/gatk4-exome-analysis-pipeline-flat

Primary LanguageWDLBSD 3-Clause "New" or "Revised" LicenseBSD-3-Clause

gatk4-exome-analysis-pipeline

Flattened structs (nested json input format) to make it compatible with Terra.

Purpose :

This WDL pipeline implements data pre-processing and initial variant calling according to the GATK Best Practices for germline SNP and Indel discovery in human exome sequencing data.

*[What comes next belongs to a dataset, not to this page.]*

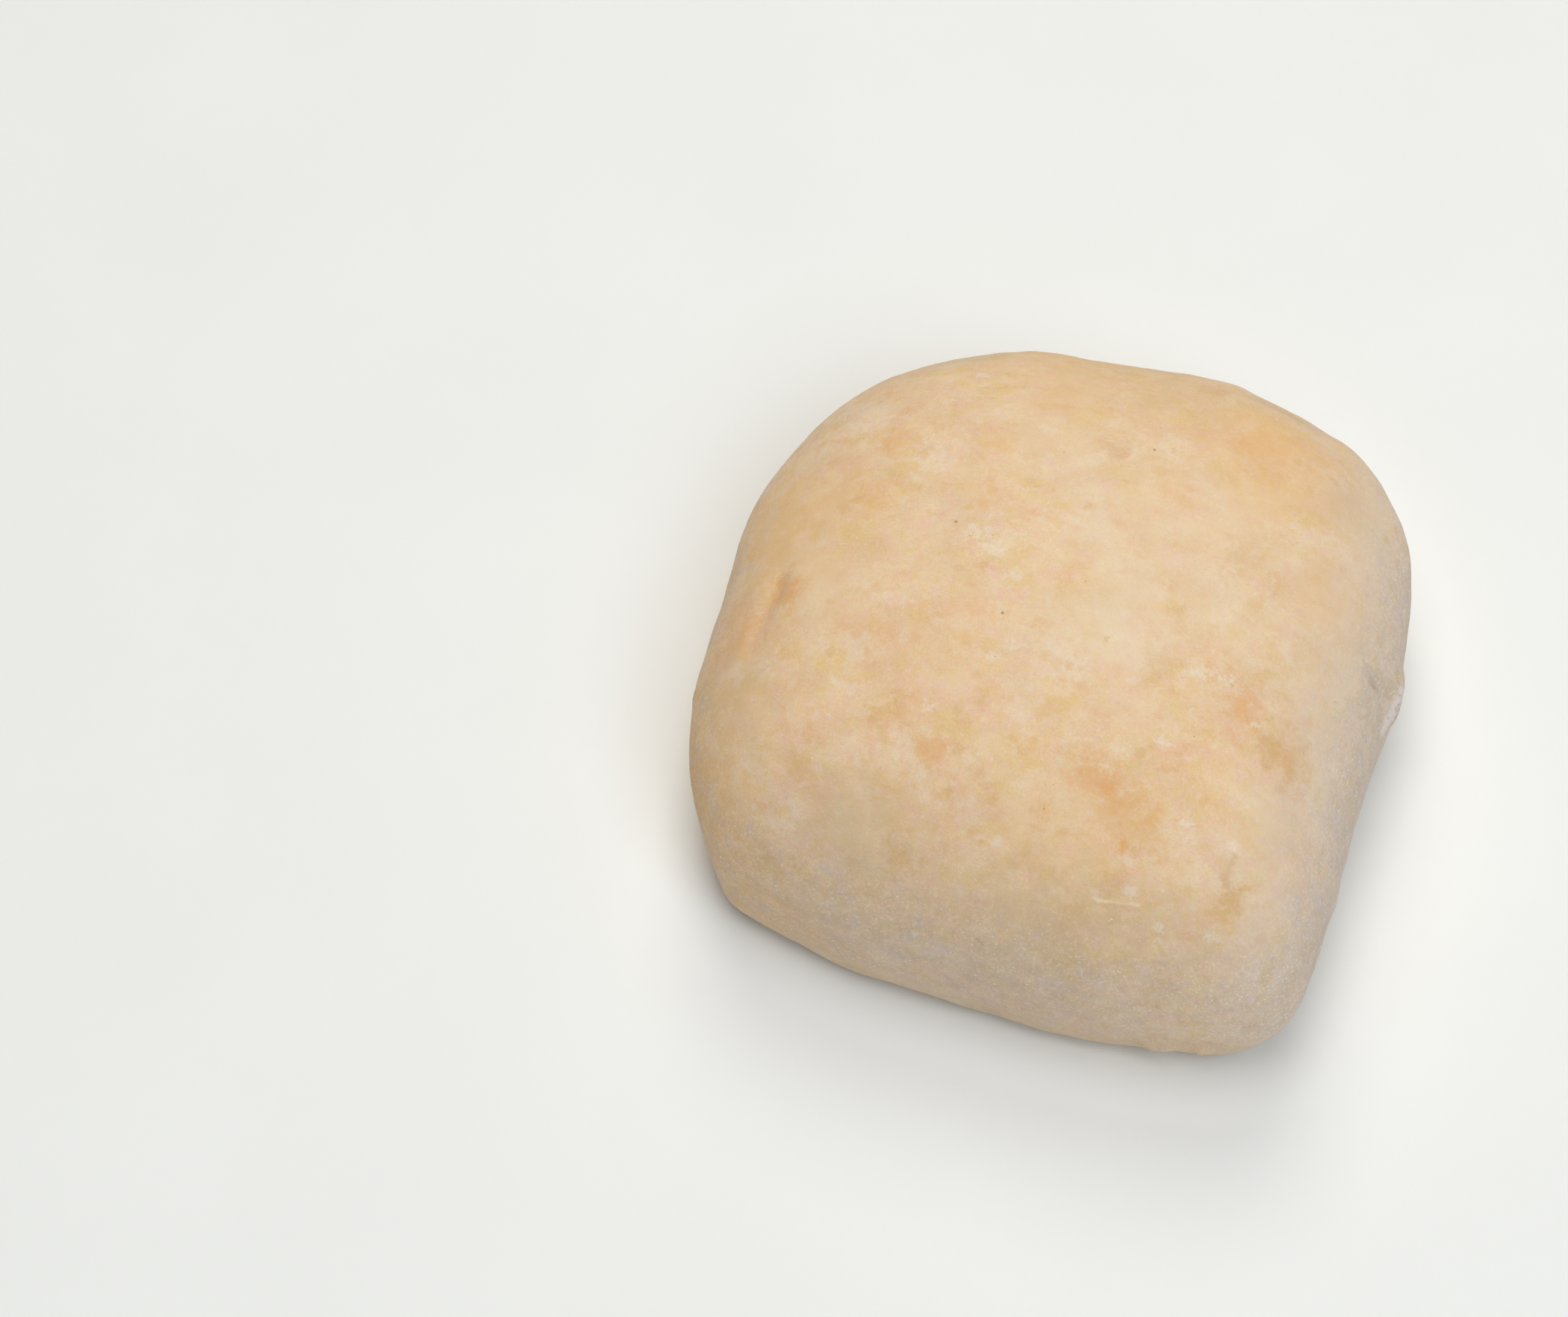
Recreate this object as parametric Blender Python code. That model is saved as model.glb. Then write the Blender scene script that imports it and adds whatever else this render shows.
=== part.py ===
"""A pale, flour-dusted bread roll: a soft square of dough with a flat base.

One solid.  It stands on its base at z = 0 with +Z up, and its front faces -Y.
Lengths are metres, and bearings are degrees counted from +X towards +Y.
"""

import math

import bmesh
import bpy
from mathutils import Vector, noise

MM = 0.001

# Driving dimensions of the whole roll
ROLL_HEIGHT = 48.0 * MM
WAIST_HEIGHT = 19.0 * MM

# Plan at the waist: each side's bearing and its distance from the middle
SIDES = (
    (-1.0, 52.9 * MM),
    (94.5, 46.8 * MM),
    (181.0, 46.0 * MM),
    (268.0, 54.0 * MM),
)
# How square each corner is: 2 is a round corner, 6 is a tight one.
# Each corner lies between the side at the same place in the list and the next.
CORNER_SQUARENESS = (2.5, 2.3, 3.5, 7.8)
CROWN_SQUARENESS = 2.1
# How tightly a corner's squareness keeps to that corner
CORNER_FOCUS = 4.0
FAR_CORNER_NEARNESS = 0.4

# Where the sides were pulled out or pressed in: bearing, half width in degrees, amount
PULLS = (
    (4.0, 8.0, 0.8 * MM),
    (322.0, 7.0, 0.6 * MM),
    (307.0, 8.0, -0.9 * MM),
    (284.0, 12.0, 1.0 * MM),
    (246.0, 8.0, -0.8 * MM),
    (234.0, 5.0, 0.8 * MM),
)

# Section from crown to base: powers of its curves, and how far the base tucks in
DOME_POWER = 2.12
SIDE_POWER = 2.0
BASE_TUCK = 0.075
BASE_TUCK_SWING = 0.02
BASE_TUCK_BEARING = 315.0

# Slow swells of the dough, deeper on top than down the sides
SWELL_LENGTH = 22.0 * MM
SWELL_DEPTH = 0.9 * MM
SIDE_SWELL_SHARE = 0.3
SWELL_ORIGIN = Vector((3.1, 7.4, 1.7))

# The ragged edge round the base
RAGGED_LENGTH = 5.0 * MM
RAGGED_DEPTH = 0.6 * MM
RAGGED_HEIGHT = 4.0 * MM

# Creases pressed into the dough: start, end, half width and depth.
# In order: the fold on the left shoulder, the pinch on the right side and the
# long press mark across the back.
CREASES = (
    (Vector((-37.2, -7.5, 39.9)) * MM, Vector((-38.6, -22.0, 37.0)) * MM, 2.4 * MM, 0.9 * MM),
    (Vector((47.3, 4.6, 28.5)) * MM, Vector((49.2, 0.6, 20.5)) * MM, 2.0 * MM, 0.8 * MM),
    (Vector((-20.0, 50.0, 25.0)) * MM, Vector((24.0, 50.5, 17.0)) * MM, 2.6 * MM, 0.9 * MM),
)

# Mesh: cells along each side of the square, and rows from shoulder to base.
# Latitude runs from 0 at the crown over 1 at the waist to 2 at the base's rim.
CELLS_ACROSS = 36
ROWS_DOWN = 20
SHOULDER_LATITUDE = 0.62
WAIST_LATITUDE = 1.0
RIM_LATITUDE = 2.0
CUBE_SIDE = 2.0
FLAT = 1e-6

CRUST_COLOR = (0.80, 0.58, 0.36, 1.0)
CRUST_ROUGHNESS = 0.85


def clear_scene():
    for item in list(bpy.data.objects):
        bpy.data.objects.remove(item, do_unlink=True)


def smooth_step(low, high, value):
    share = min(max((value - low) / (high - low), 0.0), 1.0)
    return share * share * (3.0 - 2.0 * share)


def angle_between(bearing, other):
    """Signed turn from one bearing to another, between -180 and 180."""
    return (other - bearing + 180.0) % 360.0 - 180.0


def corner_bearing(corner):
    start = SIDES[corner][0]
    end = SIDES[(corner + 1) % len(SIDES)][0]
    return start + angle_between(start, end) / 2.0


def squareness_at(bearing):
    """Blend the corners' squareness by how near each corner is."""
    total = 0.0
    weights = 0.0
    for corner, squareness in enumerate(CORNER_SQUARENESS):
        nearness = math.cos(math.radians(bearing - corner_bearing(corner)))
        weight = max(nearness, FAR_CORNER_NEARNESS) ** CORNER_FOCUS
        total += weight * squareness
        weights += weight
    return total / weights


def pull_at(bearing):
    """How far the dough was pulled out of its plain outline at a bearing."""
    total = 0.0
    for pull_bearing, half_width, amount in PULLS:
        share = angle_between(bearing, pull_bearing) / half_width
        total += amount * math.exp(-share * share)
    return total


def plan_radius(bearing, reach):
    """Distance from the middle to the outline, whose corners round off towards the crown."""
    edge_share = smooth_step(0.0, 1.0, reach)
    power = CROWN_SQUARENESS + (squareness_at(bearing) - CROWN_SQUARENESS) * edge_share
    total = 0.0
    for side_bearing, distance in SIDES:
        toward = math.cos(math.radians(bearing - side_bearing))
        if toward > 0.0:
            total += (toward / distance) ** power
    return total ** (-1.0 / power) + pull_at(bearing) * edge_share


def section(latitude, bearing):
    """Share of the plan radius, and height, on the way from the crown to the base's rim."""
    if latitude <= WAIST_LATITUDE:
        turn = latitude * math.pi / 2.0
        reach = math.sin(turn) ** (2.0 / DOME_POWER)
        rise = math.cos(turn) ** (2.0 / DOME_POWER)
        return reach, WAIST_HEIGHT + (ROLL_HEIGHT - WAIST_HEIGHT) * rise
    turn = (latitude - WAIST_LATITUDE) * math.pi / 2.0
    swing = math.cos(math.radians(bearing - BASE_TUCK_BEARING))
    tuck = BASE_TUCK + BASE_TUCK_SWING * swing
    inward = 1.0 - max(math.cos(turn), 0.0) ** (2.0 / SIDE_POWER)
    drop = math.sin(turn) ** (2.0 / SIDE_POWER)
    return 1.0 - tuck * inward, WAIST_HEIGHT * (1.0 - drop)


def ragged_edge(bearing, height):
    """Small ins and outs of the lowest few millimetres."""
    turn = math.radians(bearing)
    spot = Vector((math.cos(turn), math.sin(turn), 0.0)) * SIDES[0][1] / RAGGED_LENGTH
    fade = 1.0 - smooth_step(0.0, RAGGED_HEIGHT, height)
    return noise.noise(spot) * RAGGED_DEPTH * fade


def plain_roll_point(corner):
    """Carry a point of the cube to the roll: top to dome, sides to sides, bottom to base."""
    u, v, w = corner
    bearing = math.degrees(math.atan2(v, u)) % 360.0
    ring = max(abs(u), abs(v))
    spread = 1.0
    if w > 1.0 - FLAT:
        latitude = ring * SHOULDER_LATITUDE
    elif w < FLAT - 1.0:
        latitude = RIM_LATITUDE
        spread = ring
    else:
        way_down = (1.0 - w) / CUBE_SIDE
        latitude = SHOULDER_LATITUDE + (RIM_LATITUDE - SHOULDER_LATITUDE) * way_down
    reach, height = section(latitude, bearing)
    radius = spread * (reach * plan_radius(bearing, reach) + ragged_edge(bearing, height))
    turn = math.radians(bearing)
    return Vector((radius * math.cos(turn), radius * math.sin(turn), height))


def swell(point):
    """Slow rise and fall of the dough."""
    top_share = smooth_step(WAIST_HEIGHT, ROLL_HEIGHT, point.z)
    depth = SWELL_DEPTH * (SIDE_SWELL_SHARE + (1.0 - SIDE_SWELL_SHARE) * top_share)
    return depth * noise.noise(point / SWELL_LENGTH + SWELL_ORIGIN)


def creases(point):
    """Depth of the creases at a point, as a negative height."""
    total = 0.0
    for start, end, half_width, depth in CREASES:
        along = end - start
        share = min(max((point - start).dot(along) / along.length_squared, 0.0), 1.0)
        distance = (point - start - along * share).length / half_width
        total -= depth * math.exp(-distance * distance)
    return total


def cube_grid():
    """A cube of cells: its top and bottom are grids, its sides are strips of rows."""
    mesh = bmesh.new()
    bmesh.ops.create_cube(mesh, size=CUBE_SIDE)
    upright = [edge for edge in mesh.edges if abs(edge.verts[0].co.z - edge.verts[1].co.z) > FLAT]
    bmesh.ops.subdivide_edges(mesh, edges=upright, cuts=ROWS_DOWN - 1, use_grid_fill=True)
    level = [edge for edge in mesh.edges if abs(edge.verts[0].co.z - edge.verts[1].co.z) < FLAT]
    bmesh.ops.subdivide_edges(mesh, edges=level, cuts=CELLS_ACROSS - 1, use_grid_fill=True)
    return mesh


def press_relief(mesh):
    """Move each point along its own normal, less and less towards the flat base."""
    mesh.normal_update()
    moves = []
    for vert in mesh.verts:
        fade = smooth_step(0.0, RAGGED_HEIGHT, vert.co.z)
        moves.append(vert.normal * (swell(vert.co) + creases(vert.co)) * fade)
    for vert, move in zip(mesh.verts, moves):
        vert.co += move


def centre_over_base(mesh):
    """Put the middle of the roll's box over the origin, with the base at z = 0."""
    for axis in (0, 1):
        places = [vert.co[axis] for vert in mesh.verts]
        middle = (min(places) + max(places)) / 2.0
        for vert in mesh.verts:
            vert.co[axis] -= middle


def crust_material():
    material = bpy.data.materials.new("crust")
    material.use_nodes = True
    shader = material.node_tree.nodes["Principled BSDF"]
    shader.inputs["Base Color"].default_value = CRUST_COLOR
    shader.inputs["Roughness"].default_value = CRUST_ROUGHNESS
    shader.inputs["Metallic"].default_value = 0.0
    return material


def build_roll():
    mesh = cube_grid()
    for vert in mesh.verts:
        vert.co = plain_roll_point(vert.co)
    centre_over_base(mesh)
    press_relief(mesh)
    centre_over_base(mesh)
    data = bpy.data.meshes.new("bread_roll")
    mesh.to_mesh(data)
    mesh.free()
    data.shade_smooth()
    data.materials.append(crust_material())
    roll = bpy.data.objects.new("bread_roll", data)
    bpy.context.scene.collection.objects.link(roll)


clear_scene()
build_roll()
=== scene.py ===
# %% [markdown]
# # A floury bread roll
# This lesson dresses one pale bread roll: a soft square of dough with a domed
# top and a flat base.  The packed part is a plain solid of the right size, so
# what is left to make is the skin: its small unevenness, its toasted blushes
# and the flour that clings to it.  Every object is in metres, in one frame.

# %% Load the packed part and keep its size
import math
import random

import bpy
import numpy as np
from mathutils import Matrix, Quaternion, Vector


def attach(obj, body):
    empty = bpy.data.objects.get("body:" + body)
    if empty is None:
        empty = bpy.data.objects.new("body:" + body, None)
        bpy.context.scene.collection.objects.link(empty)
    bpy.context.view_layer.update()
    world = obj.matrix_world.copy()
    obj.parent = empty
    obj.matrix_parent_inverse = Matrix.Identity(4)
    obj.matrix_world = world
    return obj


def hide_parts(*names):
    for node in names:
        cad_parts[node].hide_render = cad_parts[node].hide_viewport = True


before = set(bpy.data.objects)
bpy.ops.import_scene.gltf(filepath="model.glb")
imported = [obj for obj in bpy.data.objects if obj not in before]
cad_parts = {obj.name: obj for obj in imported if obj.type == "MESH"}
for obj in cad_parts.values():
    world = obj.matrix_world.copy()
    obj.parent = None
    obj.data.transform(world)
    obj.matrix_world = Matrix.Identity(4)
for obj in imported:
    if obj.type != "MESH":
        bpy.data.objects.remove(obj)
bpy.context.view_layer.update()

MM = 0.001
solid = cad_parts["bread_roll"]

# %% [markdown]
# ## The camera
# The roll is seen from above and a little from its right.  A camera could be
# aimed straight at it, but here the roll sits off to one side of the picture,
# so the camera is turned away from it by a few degrees instead: `aim` is the
# direction in which the lens sees the middle of the base.  Turning the camera
# keeps the perspective of a real lens, and the lens needs no shift.

# %% Set the camera
PICTURE = (2100, 1764)
LENS_MM = 100.0
SENSOR_MM = 36.0
AZIMUTH = 15.8
ELEVATION = 60.0
CAMERA_ROLL = -0.96
DISTANCE = 656.6 * MM
BASE_IN_PICTURE = (1407.3, 984.6)


def direction(azimuth, elevation):
    """The way from the roll to a camera or a light: azimuth 0 is in front, 90 to the right."""
    turn = math.radians(azimuth)
    rise = math.radians(elevation)
    return Vector((math.sin(turn) * math.cos(rise), -math.cos(turn) * math.cos(rise), math.sin(rise)))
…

Requirements/expectations :

  • Human exome sequencing data in unmapped BAM (uBAM) format
  • One or more read groups, one per uBAM file, all belonging to a single sample (SM)
  • Input uBAM files must additionally comply with the following requirements:
    • filenames all have the same suffix (we use ".unmapped.bam")
    • files must pass validation by ValidateSamFile
    • reads are provided in query-sorted order
    • all reads must have an RG tag
  • GVCF output names must end in ".g.vcf.gz"
  • Reference genome must be Hg38 with ALT contigs
  • Unique exome calling, target, and bait .interval_list obtained from sequencing provider. Generally the calling, target, and bait files will not be the same.

Output :

  • Cram, cram index, and cram md5
  • GVCF and its gvcf index
  • BQSR Report
  • Several Summary Metrics

Software version notes :

  • GATK 4 or later
  • Cromwell version support
    • Successfully tested on v44
    • Does not work on versions < v23 due to output syntax

Important Note :

  • Runtime parameters are optimized for Broad's Google Cloud Platform implementation.
  • For help running workflows on the Google Cloud Platform or locally please view the following tutorial (How to) Execute Workflows from the gatk-workflows Git Organization.
  • The following material is provided by the GATK Team. Please post any questions or concerns to one of our forum sites : GATK , Terra , WDL/Cromwell.
  • Please visit the User Guide site for further documentation on our workflows and tools.

LICENSING :

Copyright Broad Institute, 2019 | BSD-3

This script is released under the WDL open source code license (BSD-3) (full license text at https://github.com/openwdl/wdl/blob/master/LICENSE). Note however that the programs it calls may be subject to different licenses. Users are responsible for checking that they are authorized to run all programs before running this script.